A federal judge in South Dakota has done what public health and elected officials in Texas have yet to do: Strike down provisions of the state's "informed consent" for abortion law that are a matter of opinion and not medical fact.
In the case of South Dakota, Judge Karen Schreier ruled Aug. 20 that it was lawful for doctors to tell women seeking abortion that the procedure will terminate the "life of a whole, separate, unique, living human being," (potentially troublesome in the fetus-as-person debate,) but struck down language claiming that abortion increases the likelihood of suicide and suicidal thoughts and that it breaks the "existing relationship" a woman has with a fetus. Those statements, Schreier ruled, are "untruthful and misleading."
In Texas, untruthful and misleading statements remain in the Woman's Right to Know pamphlet provided by the state health department -- specifically, despite all medical facts to the contrary, the state's WRTK pamphlet tells women that abortion may increase the risk of breast cancer.
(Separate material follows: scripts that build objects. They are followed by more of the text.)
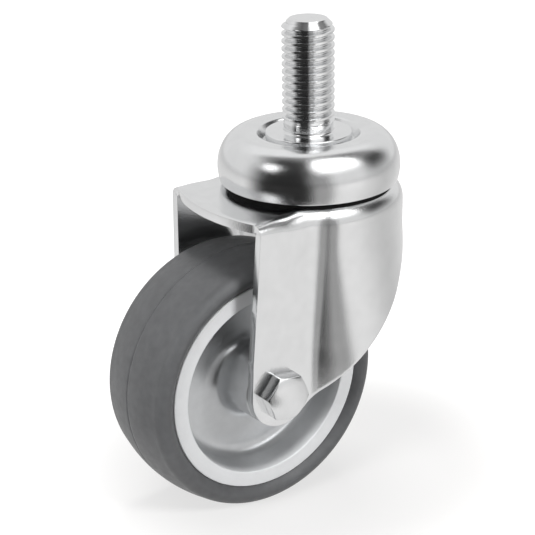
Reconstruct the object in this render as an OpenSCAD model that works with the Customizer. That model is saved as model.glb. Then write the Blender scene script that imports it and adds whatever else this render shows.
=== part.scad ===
// Swivel castor on a threaded stem.
// The origin is the centre of the stem flange's top face. +Z runs up the stem,
// the wheel trails towards -X and its axle lies along Y. All sizes are in millimetres.

/* [Stem] */
// Outer diameter of the thread
thread_d = 12; // [11.5:0.5:14]
// Distance between two ridges of the thread
thread_pitch = 1.75; // [1.25:0.25:2]
// Depth of the thread's grooves
thread_depth = 1; // [0.5:0.1:1]
// Length of the stem above its flange
stem_length = 26; // [18:1:60]
// Height of the bevel at the top of the thread
thread_bevel = 1.7; // [0.5:0.1:2.5]
// Length of the plain neck under the thread
neck_length = 3; // [2:0.5:6]
// Depth of the neck's groove below the thread's outer surface
neck_depth = 0.8; // [0.3:0.1:1.2]
// Diameter of the flange
flange_d = 19.8; // [18.5:0.1:20.4]
// Thickness of the flange
flange_t = 2; // [1.5:0.1:2.6]
// Diameter of the shank that passes down through the head
shank_d = 10; // [7:0.5:10.5]
// Diameter of the riveted end
rivet_d = 14.4; // [12.5:0.1:16]
// Height of the riveted end
rivet_h = 1.6; // [1:0.1:2.4]

/* [Head] */
// Outer diameter of the cup
cup_d = 42; // [41.6:0.1:44]
// Height of the cup's crest above the middle of its outer bulge
cup_rise = 7.9; // [7.4:0.1:8.6]
// Width of the cup's outer bulge, from its crest to its widest point
cup_bulge = 6; // [5.8:0.1:6.6]
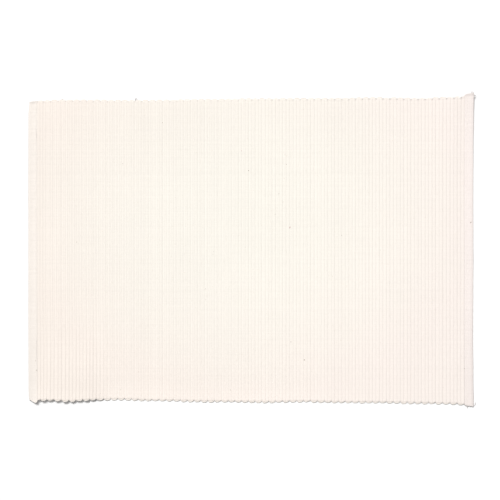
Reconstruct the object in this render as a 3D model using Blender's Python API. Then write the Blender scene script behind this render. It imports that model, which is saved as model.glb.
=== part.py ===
"""A ribbed cotton placemat lying on a table, made as one sheet of cloth.

The cloth is woven in ribs that run across the mat, along Y, and stand out on both faces. Its
short ends, at -X and +X, are flat headings, folded under twice as hems. Its long sides, at -Y
and +Y, are selvedges: the weft turns there from one rib into the next, so the edge is scalloped,
two ribs to a scallop. All but one of the mat's corners, the back left one, stand a little off the
table.

Frame: metres, +Z up. The origin is on the table, under the middle of the mat. The sheet is a
closed mesh of stations along X, each with an upper and a lower point, repeated on rows along Y.
"""

import math
import random
from typing import NamedTuple

import bmesh
import bpy

MM = 0.001

# Driving dimensions of the cloth.
MAT_LENGTH = 482.6 * MM
LEFT_HEM_WIDTH = 10.2 * MM
RIGHT_HEM_WIDTH = 10.0 * MM
RIB_COUNT = 123
CROWN_THICKNESS = 2.7 * MM
SHOULDER_THICKNESS = 2.55 * MM
VALLEY_THICKNESS = 1.3 * MM
SHOULDER_PLACE = 0.2

# The headings, and the two folds of each hem.
HEADING_THICKNESS = 0.7 * MM
LAYER_GAP = 0.3 * MM
HEM_FOLD_CLEARANCE = 0.8 * MM
HEM_SHOULDER = 1.2 * MM
RAW_EDGE_INSET = 0.6 * MM
FOLD_STEPS = 4

# The selvedges.
SELVEDGE_STRIP = 1.6 * MM
SELVEDGE_THINNING = 0.45
LOOP_REACH = 0.5 * MM
NOTCH_DEPTH = 1.35 * MM
LOOP_SHOULDER_DEPTH = 0.35 * MM

# Small unevenness of the weaving, each way.
UNEVEN_CROWN = 0.06 * MM
UNEVEN_VALLEY = 0.08 * MM
UNEVEN_NOTCH = 0.3 * MM
UNEVEN_LOOP = 0.12 * MM
WEAVING_SEED = 19

COTTON_COLOUR = (0.85, 0.79, 0.71, 1.0)
COTTON_ROUGHNESS = 0.9
SMOOTH_ANGLE = math.radians(40)


class Outline(NamedTuple):
    """Where the selvedges lie at one place along the mat, in millimetres."""

    x: float
    front: float
    back: float


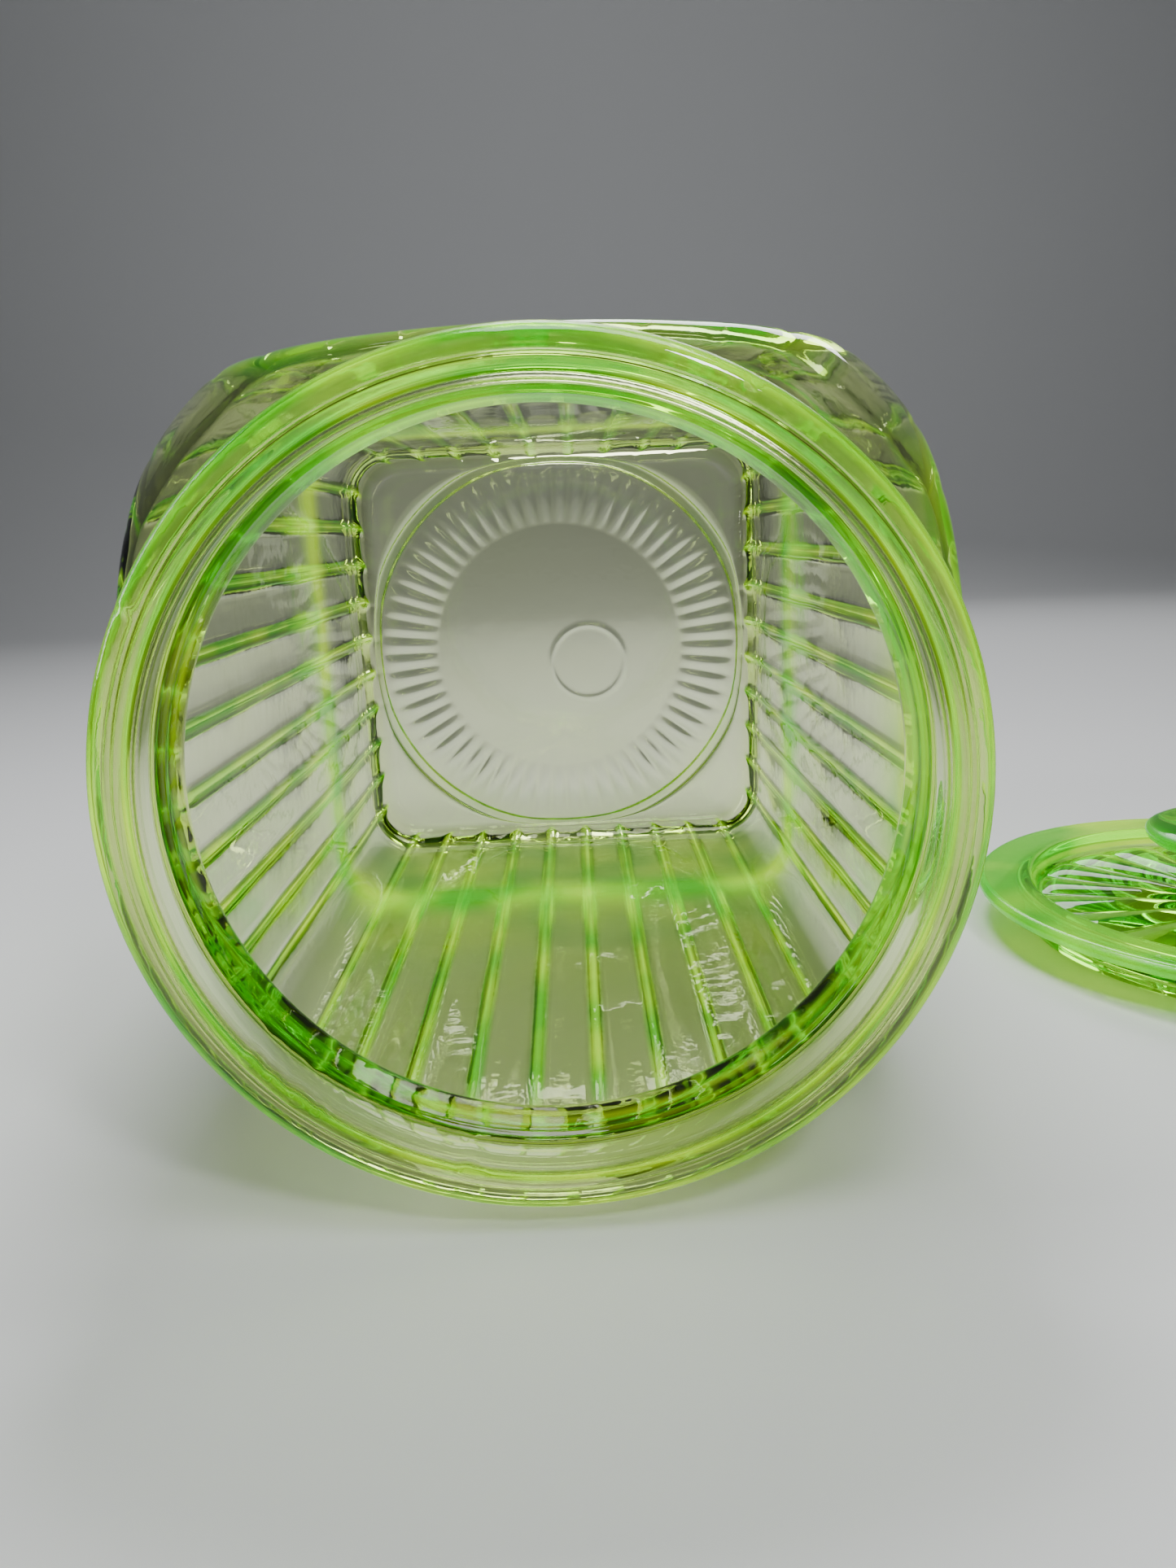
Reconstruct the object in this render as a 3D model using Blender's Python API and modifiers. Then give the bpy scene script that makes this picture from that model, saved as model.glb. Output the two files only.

Meanwhile, also last week, Oklahoma Co. District Judge Vicki Robertson ruled that an omnibus abortion bill that the state passed last year (over veto of Gov. Brad Henry) runs afoul of the state constitution's rules regarding germaneness by violating the single-subject rule. The bill, which was challenged before taking effect, mandated ultrasound for women seeking abortion -- much like Texas lawmakers have been trying to do, led by Houston GOP Sen. Dan Patrick -- but also put restrictions on emergency contraceptives and allowed doctors to refuse on religious grounds from being involved in abortion procedures.
Texas lawmakers have tried to restrict access to emergency contraceptives, but have not been successful. Ditto for ultrasound, which inched closer to passage this year. Now perennial favorites with the far-right set, its a good bet they'll be back in some form or another during the Lege's 2011 session.